Name	Type	Description	Default
`params`	`Iterable[Tensor] \| Iterable[dict]`	Iterable of parameters to optimize or dicts defining parameter groups	required
`lr`	`float`	Learning rate	required
`betas`	`tuple[float, float]`	Coefficients for gradient and squared gradient moving averages (default: (0.9, 0.99))	`(0.9, 0.99)`
`weight_decay`	`float`	Weight decay coefficient. If `decouple_wd` and `decouple_lr` are False, applies L2 penalty (default: 0)	`0`
`eps`	`float`	Added to denominator to improve numerical stability (default: 1e-6)	`1e-06`
`k`	`int`	Lookahead synchronization period (default: 6)	`6`
`alpha`	`float`	Lookahead weight interpolation coefficient (default: 0.5)	`0.5`
`decouple_wd`	`bool`	Apply decoupled weight decay instead of L2 penalty (default: True)	`True`
`decouple_lr`	`bool`	Apply fully decoupled weight decay instead of L2 penalty (default: False)	`False`
`max_lr`	`float \| None`	Maximum scheduled learning rate. Set if `lr` is not the maximum scheduled learning rate and `decouple_lr` is True (default: None)	`None`
`kahan_sum`	`bool \| None`	Enables Kahan summation for more accurate parameter updates when training in low precision (float16 or bfloat16). If unspecified, automatically applies for low precision parameters (default: None)	`None`
`foreach`	`bool \| None`	Enables the foreach implementation. If unspecified, tries to use foreach over for-loop implementation since it can be significantly faster (default: None)	`None`
`triton`	`bool \| None`	Enables Triton implementation.
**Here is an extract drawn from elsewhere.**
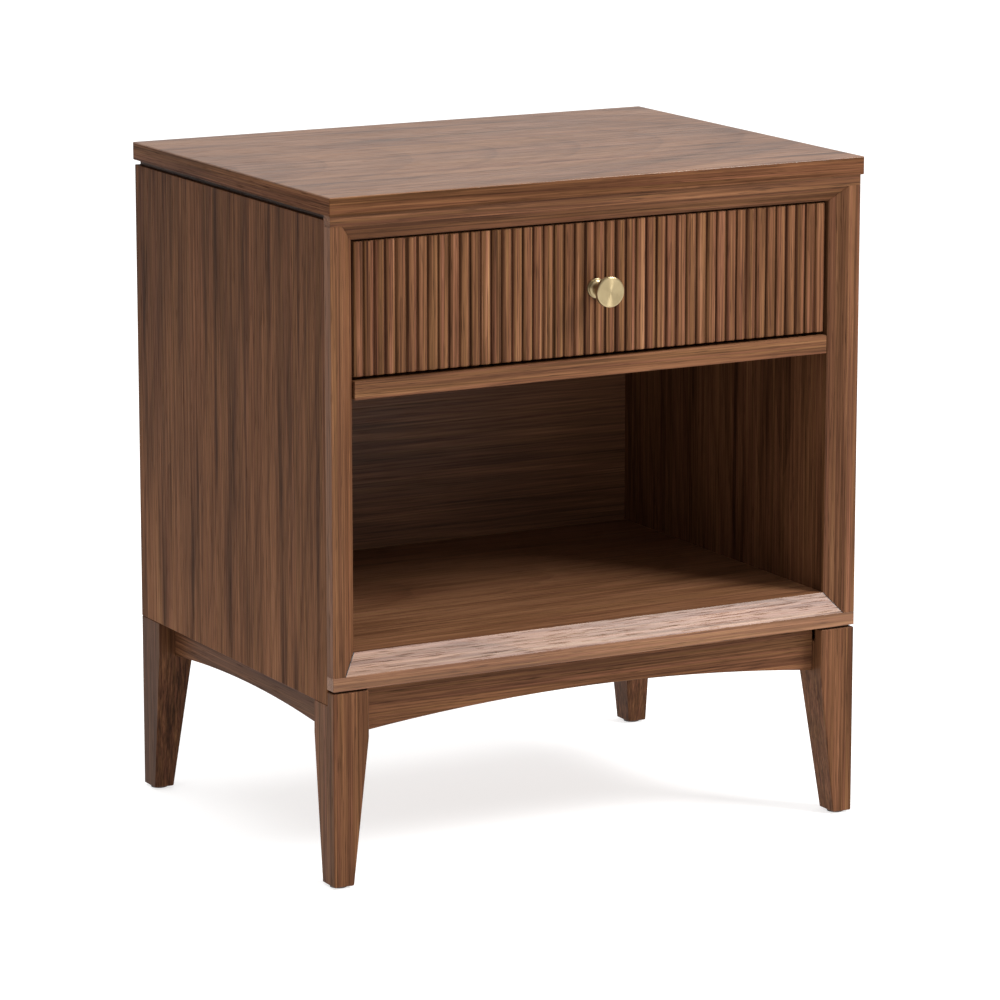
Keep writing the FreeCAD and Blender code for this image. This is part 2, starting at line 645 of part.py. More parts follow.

If unspecified, tries to use Triton as it is significantly faster than both for-loop and foreach implementations (default: None)	`None`
`gradient_release`	`bool`	Fuses optimizer step and zero_grad as part of the parameter's backward pass. Requires model hooks created with `register_gradient_release`. Incompatible with closure (default: False)	`False`

Algorithm¶

Ranger: RAdam and LookAhead.

\[ \begin{aligned} &\rule{100mm}{0.4pt}\\ &\hspace{2mm} \textbf{Ranger: RAdam and} \: \textcolor{#9a3fe4}{\textbf{LookAhead}}\\ &\hspace{5mm} \text{inputs} : \bm{\theta}_0 \: \text{(params)}; \: f(\bm{\theta}) \text{(objective)}; \: \gamma_t \:\text{(learning rate at } t \text{)}; \\ &\hspace{17.25mm} \beta_1, \beta_2 \: \text{(betas)}; \: \lambda \: \text{(weight decay)}; \: \epsilon \: \text{(epsilon)};\\ &\hspace{17.25mm} \bm{\phi}_0 \: \text{(slow params)}; \: k \: \text{(sync)}; \: \alpha \: \text{(interpolation)};\\ &\hspace{5mm} \text{initialize} : \textcolor{#9a3fe4}{\bm{\phi}_0 \leftarrow \bm{\theta}_0}; \: \bm{m}_{0} \leftarrow \bm{0}; \: \bm{v}_{0} \leftarrow \bm{0}; \: \rho_{\infty} \leftarrow 2 / (1 - \beta_2) - 1;\\[-0.5em] &\rule{100mm}{0.4pt}\\ &\hspace{5mm} \textbf{for} \: t=1 \: \textbf{to} \: \ldots \: \textbf{do}\text{:}\\ &\hspace{10mm} \bm{g}_t \leftarrow \nabla_{\theta} f_t(\bm{\theta}_{t-1})\\[0.5em] &\hspace{10mm} \bm{m}_t \leftarrow \beta_1 \bm{m}_{t-1} + (1 - \beta_1) \bm{g}_t\\ &\hspace{10mm} \bm{v}_t \leftarrow \beta_2 \bm{v}_{t-1} + (1 - \beta_2) \bm{g}^2_t\\[0.5em] &\hspace{10mm} \hat{\bm{m}}_t \leftarrow \bm{m}_t/(1 - \beta_1^t)\\ &\hspace{10mm} \hat{\bm{v}}_t \leftarrow \bm{v}_t/(1 - \beta_2^t)\\[0.5em] &\hspace{10mm} \rho_t \leftarrow \rho_{\infty} - 2 t \beta^t_2 /(1 - \beta_2^t)\\[0.5em] &\hspace{10mm} \textbf{if} \: \rho_t > 5\text{:}\\ &\hspace{15mm} r_t \leftarrow \sqrt{\tfrac{(\rho_t - 4)(\rho_t - 2)\rho_{\infty}}{(\rho_{\infty} - 4)(\rho_{\infty} -2 ) \rho_t}}\\ &\hspace{15mm} \bm{\theta}_t \leftarrow \bm{\theta}_{t-1} - \gamma_t r_t \bigl( \hat{\bm{m}}_t / (\sqrt{\hat{\bm{v}}_t} + \epsilon) + \lambda\bm{\theta}_{t-1} \bigr)\\ &\hspace{10mm} \textbf{else}\text{:}\\ &\hspace{15mm} \bm{\theta}_t \leftarrow \bm{\theta}_{t-1} - \gamma_t (\hat{\bm{m}}_t + \lambda\bm{\theta}_{t-1})\\[0.5em] &\hspace{10mm} \textcolor{#9a3fe4}{\textbf{if} \: t \equiv 0 \pmod{k}\text{:}}\\ &\hspace{15mm} \textcolor{#9a3fe4}{\bm{\phi}_t \leftarrow \bm{\phi}_{t-k} + \alpha(\bm{\theta}_t - \bm{\phi}_{t-k} )}\\ &\hspace{15mm} \textcolor{#9a3fe4}{\bm{\theta}_t \leftarrow \bm{\phi}_t}\\[-0.5em] &\rule{100mm}{0.4pt}\\ \end{aligned} \]

optimi’s Ranger also supports L2 regularization and fully decoupled weight decay, which are not shown.